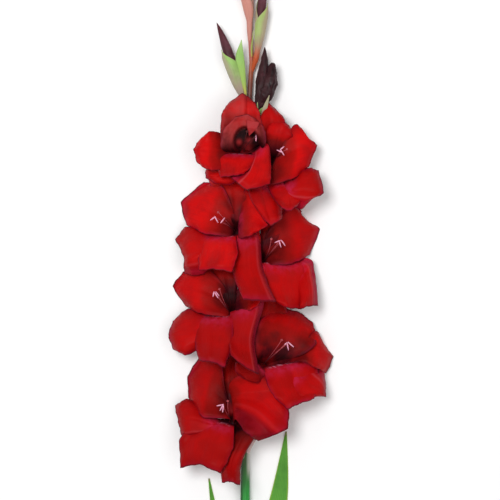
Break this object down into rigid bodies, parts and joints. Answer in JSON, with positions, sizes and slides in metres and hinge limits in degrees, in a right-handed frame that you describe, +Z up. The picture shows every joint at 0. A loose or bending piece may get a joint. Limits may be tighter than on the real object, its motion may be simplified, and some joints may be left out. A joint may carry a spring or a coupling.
{
  "type": "gladiolus flower spike",
  "caption": "Cut gladiolus flower spike with open deep red blooms, maroon buds in green and pink bracts, a green stem and long leaves, lying on a surface.",
  "frame": {"origin": "on the surface that the spike lies on, under the middle of its length and width", "axes": "+Y from the cut end of the stem to the tip of the spike, +Z up, the way the blooms face, +X to the right seen from above with the tip at the top"},
  "size_m": [0.1724, 0.8022, 0.0798],
  "materials": {
    "petal": "velvety petal, satin sheen",
    "bud": "velvety dark bud",
    "stamen": "soft filament and anther",
    "bract": "smooth leafy bract, satin",
    "stem": "smooth green stem, satin",
    "leaf": "ribbed green leaf, satin"
  },
  "bodies": {
    "root": {"flower_stem": "stem", "leaf_left": "leaf", "leaf_right": "leaf", "bloom_1": "petal", "stamens_1": "stamen", "bracts_bloom_1": "bract", "bloom_2": "petal", "stamens_2": "stamen", "bracts_bloom_2": "bract", "bloom_3": "petal", "stamens_3": "stamen", "bracts_bloom_3": "bract", "bloom_4": "petal", "stamens_4": "stamen", "bracts_bloom_4": "bract", "bloom_5": "petal", "stamens_5": "stamen", "bracts_bloom_5": "bract", "bloom_6": "petal", "stamens_6": "stamen", "bracts_bloom_6": "bract", "bloom_7": "petal", "stamens_7": "stamen", "bracts_bloom_7": "bract", "bud_dark_right": "bud", "bracts_dark_right": "bract", "bud_maroon_left": "bud", "bracts_maroon_left": "bract", "bud_upper_right": "bud", "bracts_upper_right": "bract", "bud_upper_left": "bud", "bracts_upper_left": "bract", "bud_high_right": "bud", "bracts_high_right": "bract", "bud_high_left": "bud", "bracts_high_left": "bract"}
  },
  "joints": []
}
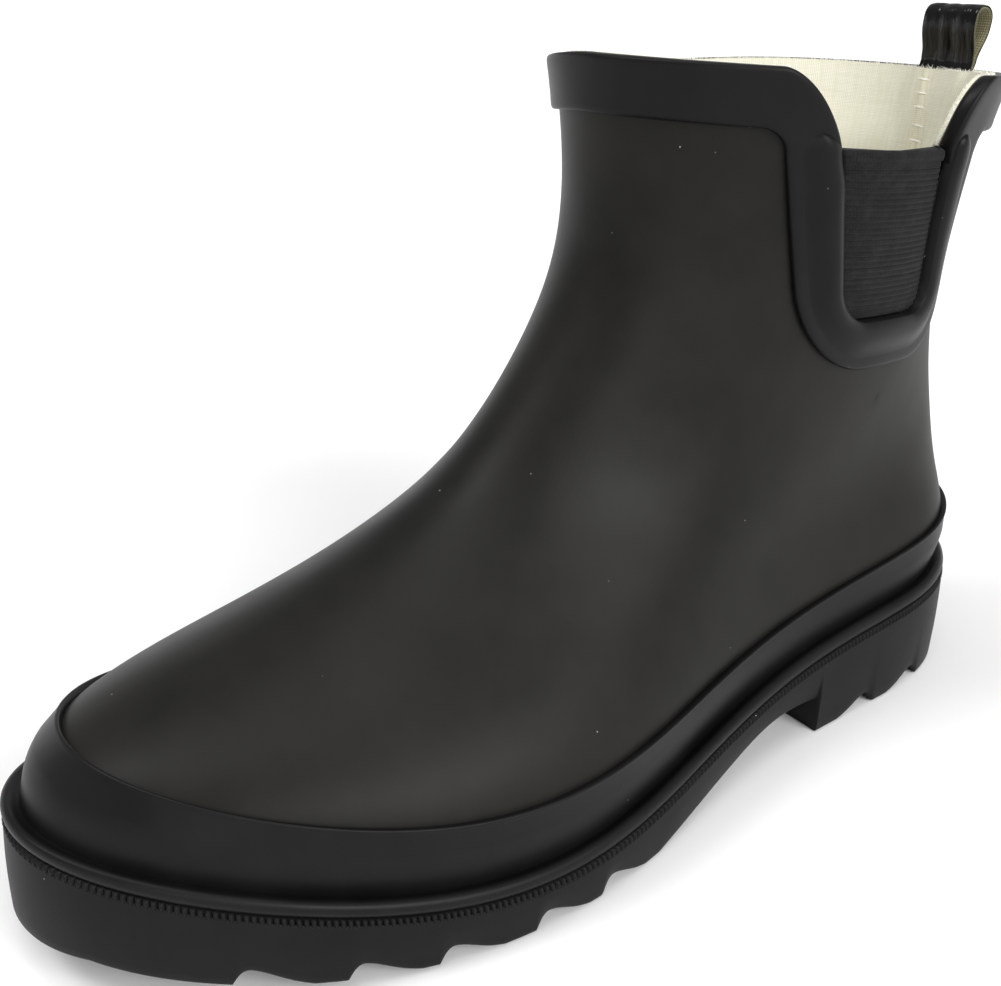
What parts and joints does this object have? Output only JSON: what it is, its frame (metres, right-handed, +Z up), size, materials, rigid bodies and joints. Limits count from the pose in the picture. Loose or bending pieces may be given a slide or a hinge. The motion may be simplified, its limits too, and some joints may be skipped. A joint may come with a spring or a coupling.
{
  "type": "rubber rain boot",
  "caption": "Ankle-height rubber rain boot for the left foot, with a raised foxing band, lugged heel and sole, an elastic side gore and a back pull loop.",
  "frame": {"origin": "middle of the boot's bounding box, on the ground under the sole", "axes": "+Z up, the toe points to -Y and the heel to +Y, +X is the outer (lateral) side of the left foot"},
  "size_m": [0.11, 0.2846, 0.1853],
  "materials": {
    "upper_rubber": "matt vulcanised rubber, soft sheen",
    "moulded_rubber": "smooth satin vulcanised rubber",
    "sole_rubber": "matt moulded outsole rubber",
    "lining_canvas": "plain woven cotton canvas, cream",
    "gore_elastic": "ribbed woven elastic, black",
    "strap_tape": "glossy rubber-coated tape with a canvas back",
    "fibre_board": "pressed cellulose board",
    "foam": "closed-cell foam",
    "stiffener": "rubberised canvas stiffener",
    "shank_steel": "spring steel strip"
  },
  "bodies": {
    "boot": {"outsole": "sole_rubber", "heel_filler": "foam", "forefoot_filler": "foam", "shank": "shank_steel", "welt_strip": "sole_rubber", "welt_bead": "moulded_rubber", "foxing_band": "moulded_rubber", "upper_shell": "upper_rubber", "collar_trim": "moulded_rubber", "gore_ridge": "moulded_rubber", "gore_elastic": "gore_elastic", "gore_binding": "gore_elastic", "toe_puff": "stiffener", "heel_counter": "stiffener", "strap_anchor": "strap_tape", "lining": "lining_canvas", "lining_tape": "lining_canvas", "insole_board": "fibre_board", "footbed": "foam", "footbed_cover": "lining_canvas"},
    "pull_loop": {"pull_loop": "strap_tape"}
  },
  "joints": [
    {"name": "pull_loop_bend", "type": "hinge", "parent": "boot", "child": "pull_loop", "pos_m": [-0.00078, 0.1346, 0.17053], "axis": [1, 0, 0], "range_deg": [-55, 70], "stiffness_Nm_per_rad": 0.02}
  ]
}
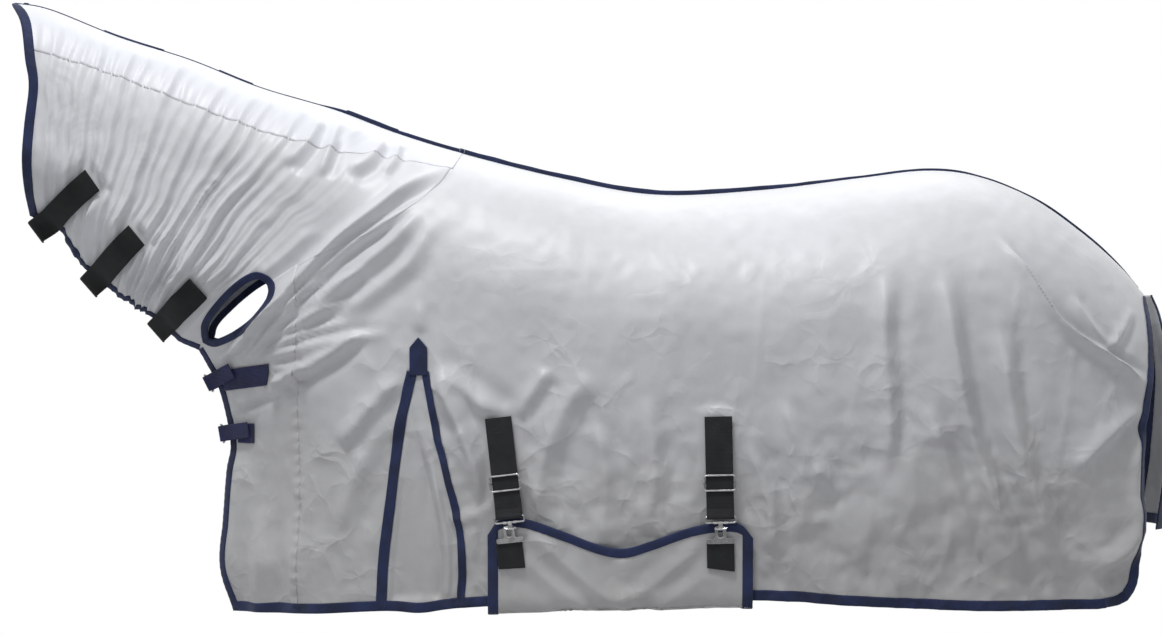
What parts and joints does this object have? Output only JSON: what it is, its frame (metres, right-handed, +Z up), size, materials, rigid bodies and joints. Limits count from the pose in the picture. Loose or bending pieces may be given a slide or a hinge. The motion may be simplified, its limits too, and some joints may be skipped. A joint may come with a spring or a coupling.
{
  "type": "fly sheet",
  "caption": "Full-neck horse fly sheet in white cloth with navy tape, belly band, chest buckles, neck closures and tail flap.",
  "frame": {"origin": "the withers on the sheet's centre plane, where the spine tape lies on the horse's back", "axes": "+X towards the tail, +Y towards the horse's right side, +Z up"},
  "size_m": [2.0888, 0.5934, 1.0933],
  "materials": {
    "cloth": "thin polyester with a satin sheen",
    "crest_cloth": "thin polyester with a satin sheen, paler",
    "navy_tape": "woven binding tape",
    "navy_webbing": "woven polypropylene webbing",
    "black_webbing": "woven elastic webbing and hook-and-loop tape",
    "metal": "nickel-plated steel wire"
  },
  "bodies": {
    "sheet": {"crest_panel_l": "crest_cloth", "neck_panel_l": "cloth", "chest_panel_l": "cloth", "body_panel_l": "cloth", "gusset_l": "cloth", "gusset_tape_fore_l": "navy_tape", "gusset_tape_hind_l": "navy_tape", "gusset_cap_l": "navy_tape", "poll_binding_l": "navy_tape", "throat_binding_l": "navy_tape", "keyhole_binding_l": "navy_tape", "front_binding_l": "navy_tape", "hem_binding_l": "navy_tape", "crest_panel_r": "crest_cloth", "neck_panel_r": "cloth", "chest_panel_r": "cloth", "body_panel_r": "cloth", "gusset_r": "cloth", "gusset_tape_fore_r": "navy_tape", "gusset_tape_hind_r": "navy_tape", "gusset_cap_r": "navy_tape", "poll_binding_r": "navy_tape", "throat_binding_r": "navy_tape", "keyhole_binding_r": "navy_tape", "front_binding_r": "navy_tape", "hem_binding_r": "navy_tape", "spine_binding": "navy_tape", "crest_binding": "navy_tape", "neck_loop_patch_1": "black_webbing", "neck_loop_patch_2": "black_webbing", "neck_loop_patch_3": "black_webbing", "chest_patch_upper": "navy_webbing", "chest_buckle_upper": "metal", "chest_billet_upper": "navy_webbing", "chest_patch_lower": "navy_webbing", "chest_buckle_lower": "metal", "chest_billet_lower": "navy_webbing"},
    "neck_strap_1": {"neck_strap_1": "black_webbing"},
    "neck_strap_2": {"neck_strap_2": "black_webbing"},
    "neck_strap_3": {"neck_strap_3": "black_webbing"},
    "chest_tongue_upper": {"chest_tongue_upper": "metal"},
    "chest_tongue_lower": {"chest_tongue_lower": "metal"},
    "belly_band": {"belly_band": "cloth", "belly_band_front_binding": "navy_tape", "belly_band_top_binding": "navy_tape", "belly_band_rear_binding": "navy_tape", "belly_tab_front": "black_webbing", "t_lock_plate_front": "metal", "belly_tab_rear": "black_webbing", "t_lock_plate_rear": "metal"},
    "belly_strap_front": {"belly_strap_front": "black_webbing"},
    "belly_slider_front": {"belly_slider_front": "metal"},
    "t_hook_front": {"t_hook_front": "metal"},
    "belly_strap_rear": {"belly_strap_rear": "black_webbing"},
    "belly_slider_rear": {"belly_slider_rear": "metal"},
    "t_hook_rear": {"t_hook_rear": "metal"},
    "tail_flap": {"tail_flap": "cloth", "tail_flap_binding": "navy_tape"}
  },
  "joints": [
    {"name": "belly_band_drop", "type": "hinge", "parent": "sheet", "child": "belly_band", "pos_m": [0.2845, 0.2391, -0.79917], "axis": [1, 0, 0], "range_deg": [0, 95]},
    {"name": "belly_strap_lift_front", "type": "hinge", "parent": "sheet", "child": "belly_strap_front", "pos_m": [0.07533, -0.25069, -0.4638], "axis": [-0.9702, 0.2122, -0.117], "range_deg": [0, 120]},
    {"name": "belly_slider_slide_front", "type": "slide", "parent": "belly_strap_front", "child": "belly_slider_front", "axis": [-0.1126, 0.0328, 0.9931], "range_m": [-0.022, 0.07]},
    {"name": "t_hook_swing_front", "type": "hinge", "parent": "belly_strap_front", "child": "t_hook_front", "pos_m": [0.09458, -0.25629, -0.63362], "axis": [-0.9702, 0.2122, -0.117], "range_deg": [0, 80]},
    {"name": "belly_strap_lift_rear", "type": "hinge", "parent": "sheet", "child": "belly_strap_rear", "pos_m": [0.45186, -0.29458, -0.46067], "axis": [-0.9994, 0.0248, -0.0223], "range_deg": [0, 120]},
    {"name": "belly_slider_slide_rear", "type": "slide", "parent": "belly_strap_rear", "child": "belly_slider_rear", "axis": [-0.0223, 0.0015, 0.9998], "range_m": [-0.022, 0.07]},
    {"name": "t_hook_swing_rear", "type": "hinge", "parent": "belly_strap_rear", "child": "t_hook_rear", "pos_m": [0.45566, -0.29483, -0.63163], "axis": [-0.9994, 0.0248, -0.0223], "range_deg": [0, 80]},
    {"name": "neck_strap_peel_1", "type": "hinge", "parent": "sheet", "child": "neck_strap_1", "pos_m": [-0.76327, 0.006, -0.13931], "axis": [0.5951, 0, -0.8036], "range_deg": [0, 110]},
    {"name": "neck_strap_peel_2", "type": "hinge", "parent": "sheet", "child": "neck_strap_2", "pos_m": [-0.66835, 0.006, -0.23847], "axis": [0.6563, 0, -0.7545], "range_deg": [0, 110]},
    {"name": "neck_strap_peel_3", "type": "hinge", "parent": "sheet", "child": "neck_strap_3", "pos_m": [-0.5473, 0.006, -0.31952], "axis": [0.659, 0, -0.7522], "range_deg": [0, 110]},
    {"name": "chest_tongue_turn_upper", "type": "hinge", "parent": "sheet", "child": "chest_tongue_upper", "pos_m": [-0.45156, -0.0103, -0.41015], "axis": [-0.45, 0, 0.893], "range_deg": [0, 110]},
    {"name": "chest_tongue_turn_lower", "type": "hinge", "parent": "sheet", "child": "chest_tongue_lower", "pos_m": [-0.42699, -0.0103, -0.50051], "axis": [-0.1661, 0, 0.9861], "range_deg": [0, 110]},
    {"name": "tail_flap_lift", "type": "hinge", "parent": "sheet", "child": "tail_flap", "pos_m": [1.241, 0, -0.252], "axis": [0, -1, 0], "range_deg": [0, 100]}
  ]
}
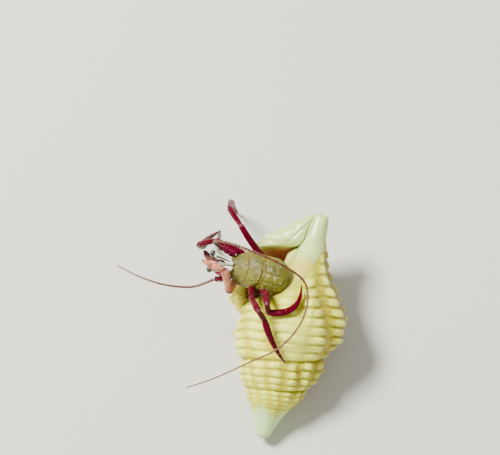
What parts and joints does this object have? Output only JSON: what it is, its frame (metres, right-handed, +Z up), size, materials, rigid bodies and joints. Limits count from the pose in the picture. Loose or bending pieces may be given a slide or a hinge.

———

### Exercise objective:
Identify all lines where the word "that" shows up. Copy them.

### Result:
Break this object down into rigid bodies, parts and joints. Answer in JSON, with positions, sizes and slides in metres and hinge limits in degrees, in a right-handed frame that you describe, +Z up. The picture shows every joint at 0. A loose or bending piece may get a joint. Limits may be tighter than on the real object, its motion may be simplified, and some joints may be left out. A joint may carry a spring or a coupling.
  "frame": {"origin": "on the surface that the spike lies on, under the middle of its length and width", "axes": "+Y from the cut end of the stem to the tip of the spike, +Z up, the way the blooms face, +X to the right seen from above with the tip at the top"},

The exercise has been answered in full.